Exercise task ▸ Below are the records. List every line holding the word "handed".

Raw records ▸
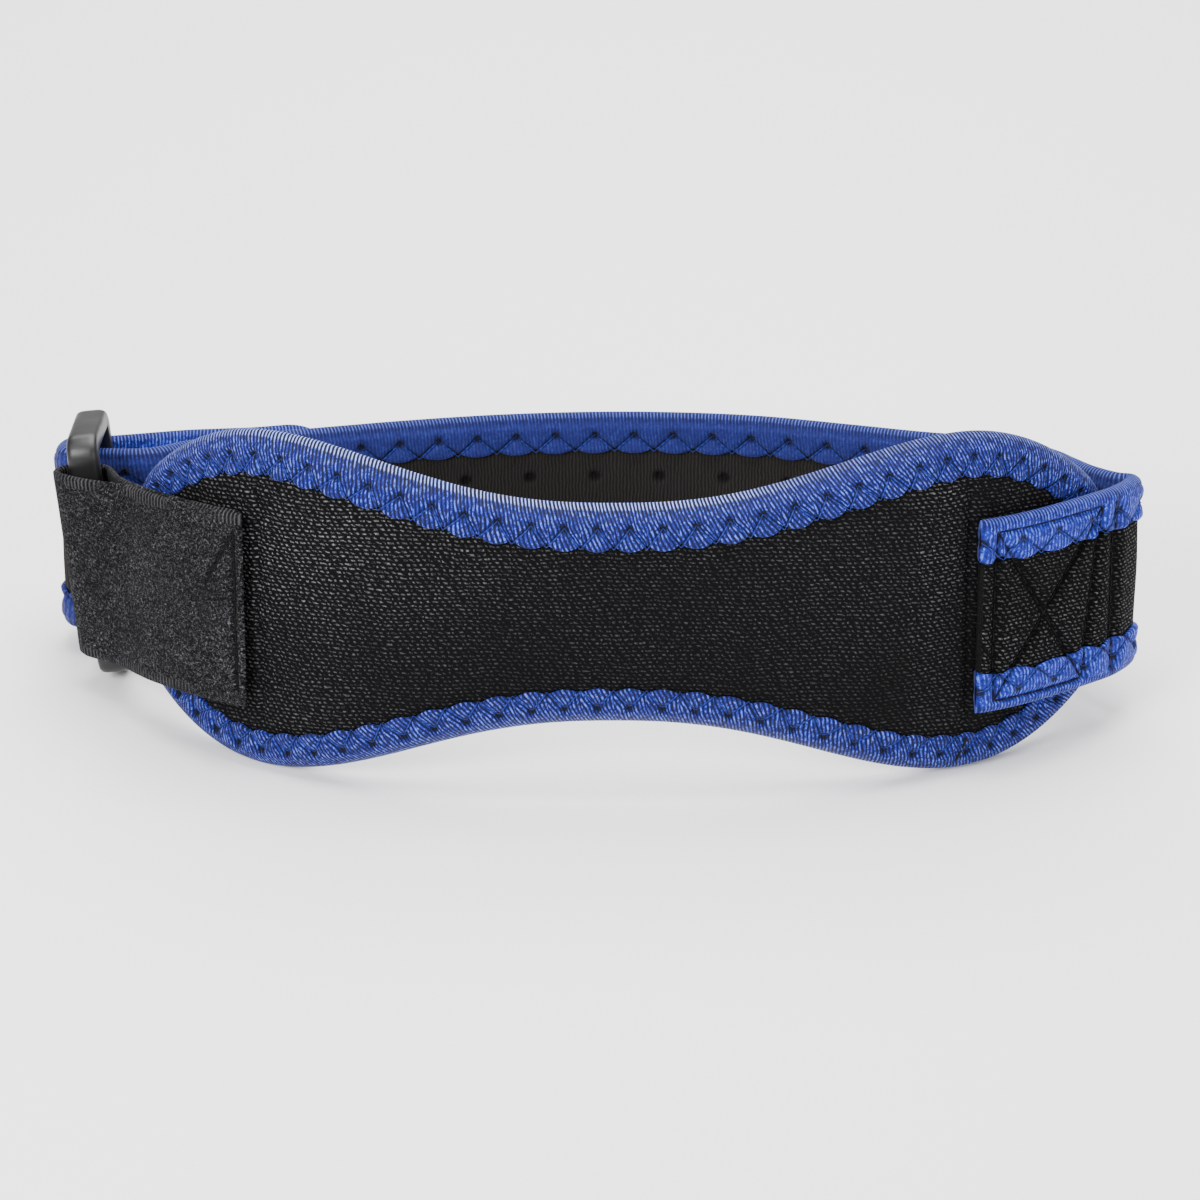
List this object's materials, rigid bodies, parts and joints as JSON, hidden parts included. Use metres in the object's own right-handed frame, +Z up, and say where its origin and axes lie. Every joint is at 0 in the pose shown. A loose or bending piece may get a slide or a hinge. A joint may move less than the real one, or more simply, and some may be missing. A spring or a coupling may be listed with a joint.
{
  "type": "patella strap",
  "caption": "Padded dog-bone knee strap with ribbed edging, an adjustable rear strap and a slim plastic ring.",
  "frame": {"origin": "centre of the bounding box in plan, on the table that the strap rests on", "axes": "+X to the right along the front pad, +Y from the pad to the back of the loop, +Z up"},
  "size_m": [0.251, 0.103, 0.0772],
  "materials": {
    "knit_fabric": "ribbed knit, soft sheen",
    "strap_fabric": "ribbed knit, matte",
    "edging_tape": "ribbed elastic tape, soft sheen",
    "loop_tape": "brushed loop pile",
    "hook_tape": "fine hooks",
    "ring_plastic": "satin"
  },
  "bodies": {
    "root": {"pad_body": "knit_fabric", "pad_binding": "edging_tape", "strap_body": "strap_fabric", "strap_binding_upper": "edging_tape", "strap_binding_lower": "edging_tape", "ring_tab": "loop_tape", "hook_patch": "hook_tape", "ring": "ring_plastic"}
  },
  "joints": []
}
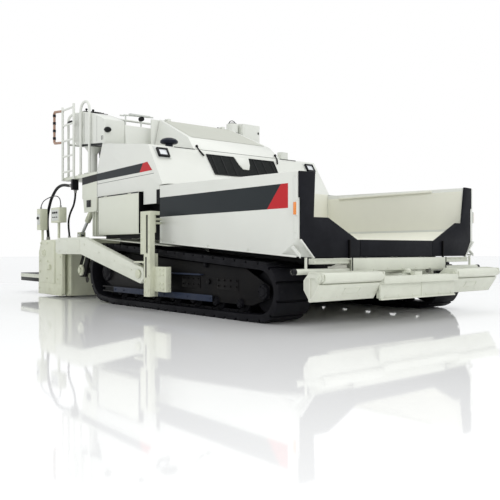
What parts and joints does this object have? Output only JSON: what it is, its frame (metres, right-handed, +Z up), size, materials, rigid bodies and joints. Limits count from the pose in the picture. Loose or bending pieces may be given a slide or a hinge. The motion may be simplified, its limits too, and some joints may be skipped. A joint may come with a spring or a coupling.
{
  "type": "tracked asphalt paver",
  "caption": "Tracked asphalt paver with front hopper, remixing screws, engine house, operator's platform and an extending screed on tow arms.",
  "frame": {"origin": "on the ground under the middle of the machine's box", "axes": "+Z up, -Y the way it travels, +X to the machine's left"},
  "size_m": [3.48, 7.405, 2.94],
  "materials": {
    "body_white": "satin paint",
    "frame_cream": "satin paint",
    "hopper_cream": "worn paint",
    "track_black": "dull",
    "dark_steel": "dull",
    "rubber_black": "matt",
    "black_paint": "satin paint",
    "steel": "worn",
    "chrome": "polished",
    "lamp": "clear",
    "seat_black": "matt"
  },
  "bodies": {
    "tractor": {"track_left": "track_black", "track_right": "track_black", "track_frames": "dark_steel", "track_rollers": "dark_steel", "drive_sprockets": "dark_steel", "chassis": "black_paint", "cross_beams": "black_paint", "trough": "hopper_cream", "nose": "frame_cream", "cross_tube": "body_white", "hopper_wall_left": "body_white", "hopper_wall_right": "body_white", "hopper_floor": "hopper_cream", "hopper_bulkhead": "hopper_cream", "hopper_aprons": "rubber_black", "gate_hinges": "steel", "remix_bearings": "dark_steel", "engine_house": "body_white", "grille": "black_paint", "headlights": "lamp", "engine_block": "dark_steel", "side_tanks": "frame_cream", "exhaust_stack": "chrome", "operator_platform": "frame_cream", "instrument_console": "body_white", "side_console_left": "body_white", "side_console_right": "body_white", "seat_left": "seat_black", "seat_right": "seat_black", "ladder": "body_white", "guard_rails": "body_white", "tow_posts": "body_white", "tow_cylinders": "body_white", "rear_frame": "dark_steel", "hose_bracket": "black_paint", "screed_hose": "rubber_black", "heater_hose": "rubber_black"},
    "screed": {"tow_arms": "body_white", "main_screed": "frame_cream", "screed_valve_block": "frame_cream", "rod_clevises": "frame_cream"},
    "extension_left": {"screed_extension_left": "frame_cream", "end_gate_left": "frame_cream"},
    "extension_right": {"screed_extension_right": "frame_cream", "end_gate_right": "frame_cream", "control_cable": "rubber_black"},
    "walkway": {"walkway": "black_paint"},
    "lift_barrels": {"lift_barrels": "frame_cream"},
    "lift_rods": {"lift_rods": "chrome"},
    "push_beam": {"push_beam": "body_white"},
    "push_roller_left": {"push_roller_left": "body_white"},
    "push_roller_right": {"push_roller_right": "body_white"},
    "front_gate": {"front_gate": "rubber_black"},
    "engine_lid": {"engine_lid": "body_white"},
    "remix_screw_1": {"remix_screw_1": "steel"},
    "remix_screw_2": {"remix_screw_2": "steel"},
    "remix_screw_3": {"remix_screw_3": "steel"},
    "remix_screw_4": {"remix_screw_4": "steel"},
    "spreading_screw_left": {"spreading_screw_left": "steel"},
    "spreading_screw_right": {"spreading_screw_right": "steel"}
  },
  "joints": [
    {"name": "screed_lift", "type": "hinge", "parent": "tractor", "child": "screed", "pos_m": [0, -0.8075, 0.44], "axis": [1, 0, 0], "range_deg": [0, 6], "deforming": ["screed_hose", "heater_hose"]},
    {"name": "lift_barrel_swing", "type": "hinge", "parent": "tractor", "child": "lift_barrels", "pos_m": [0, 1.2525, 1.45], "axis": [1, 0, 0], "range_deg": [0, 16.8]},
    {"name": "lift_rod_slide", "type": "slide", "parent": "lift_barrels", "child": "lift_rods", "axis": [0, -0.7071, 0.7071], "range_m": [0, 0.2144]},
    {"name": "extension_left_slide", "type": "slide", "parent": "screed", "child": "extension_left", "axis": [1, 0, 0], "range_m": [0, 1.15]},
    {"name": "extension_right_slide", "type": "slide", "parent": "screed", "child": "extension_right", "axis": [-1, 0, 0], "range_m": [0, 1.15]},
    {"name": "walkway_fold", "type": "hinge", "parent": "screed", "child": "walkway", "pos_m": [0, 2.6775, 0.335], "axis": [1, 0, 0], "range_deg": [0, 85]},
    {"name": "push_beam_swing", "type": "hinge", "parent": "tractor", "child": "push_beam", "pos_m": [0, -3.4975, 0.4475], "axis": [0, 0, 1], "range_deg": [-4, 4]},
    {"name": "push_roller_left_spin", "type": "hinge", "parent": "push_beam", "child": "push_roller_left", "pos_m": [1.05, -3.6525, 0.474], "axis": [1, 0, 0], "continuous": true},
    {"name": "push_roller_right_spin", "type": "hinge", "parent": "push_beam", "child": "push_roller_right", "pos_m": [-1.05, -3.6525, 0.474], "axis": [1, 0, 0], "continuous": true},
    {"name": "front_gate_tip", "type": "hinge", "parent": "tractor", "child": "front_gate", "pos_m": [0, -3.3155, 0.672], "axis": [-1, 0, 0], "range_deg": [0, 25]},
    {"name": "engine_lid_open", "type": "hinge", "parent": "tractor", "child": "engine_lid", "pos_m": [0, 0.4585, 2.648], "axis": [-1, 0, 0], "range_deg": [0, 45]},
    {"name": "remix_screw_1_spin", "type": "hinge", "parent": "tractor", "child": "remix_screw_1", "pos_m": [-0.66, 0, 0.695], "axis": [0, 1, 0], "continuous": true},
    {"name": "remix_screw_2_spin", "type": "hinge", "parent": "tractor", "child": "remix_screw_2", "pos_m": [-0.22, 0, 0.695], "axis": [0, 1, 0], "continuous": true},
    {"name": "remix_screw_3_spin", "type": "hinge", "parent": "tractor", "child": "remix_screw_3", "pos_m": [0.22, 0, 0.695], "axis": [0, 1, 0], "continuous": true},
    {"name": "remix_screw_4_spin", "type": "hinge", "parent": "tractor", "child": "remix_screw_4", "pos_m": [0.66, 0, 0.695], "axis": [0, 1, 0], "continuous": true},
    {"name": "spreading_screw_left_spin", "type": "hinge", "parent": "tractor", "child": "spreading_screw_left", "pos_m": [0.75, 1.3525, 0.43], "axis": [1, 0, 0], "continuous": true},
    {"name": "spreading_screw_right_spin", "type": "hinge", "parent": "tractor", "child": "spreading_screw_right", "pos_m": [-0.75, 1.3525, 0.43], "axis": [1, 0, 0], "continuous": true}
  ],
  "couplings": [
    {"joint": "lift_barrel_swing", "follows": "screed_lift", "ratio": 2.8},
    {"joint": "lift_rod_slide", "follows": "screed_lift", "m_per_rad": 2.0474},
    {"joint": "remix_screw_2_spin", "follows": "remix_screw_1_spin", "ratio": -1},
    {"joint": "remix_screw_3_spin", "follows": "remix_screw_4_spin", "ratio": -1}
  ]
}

Full solution ▸
List this object's materials, rigid bodies, parts and joints as JSON, hidden parts included. Use metres in the object's own right-handed frame, +Z up, and say where its origin and axes lie. Every joint is at 0 in the pose shown. A loose or bending piece may get a slide or a hinge. A joint may move less than the real one, or more simply, and some may be missing. A spring or a coupling may be listed with a joint.
What parts and joints does this object have? Output only JSON: what it is, its frame (metres, right-handed, +Z up), size, materials, rigid bodies and joints. Limits count from the pose in the picture. Loose or bending pieces may be given a slide or a hinge. The motion may be simplified, its limits too, and some joints may be skipped. A joint may come with a spring or a coupling.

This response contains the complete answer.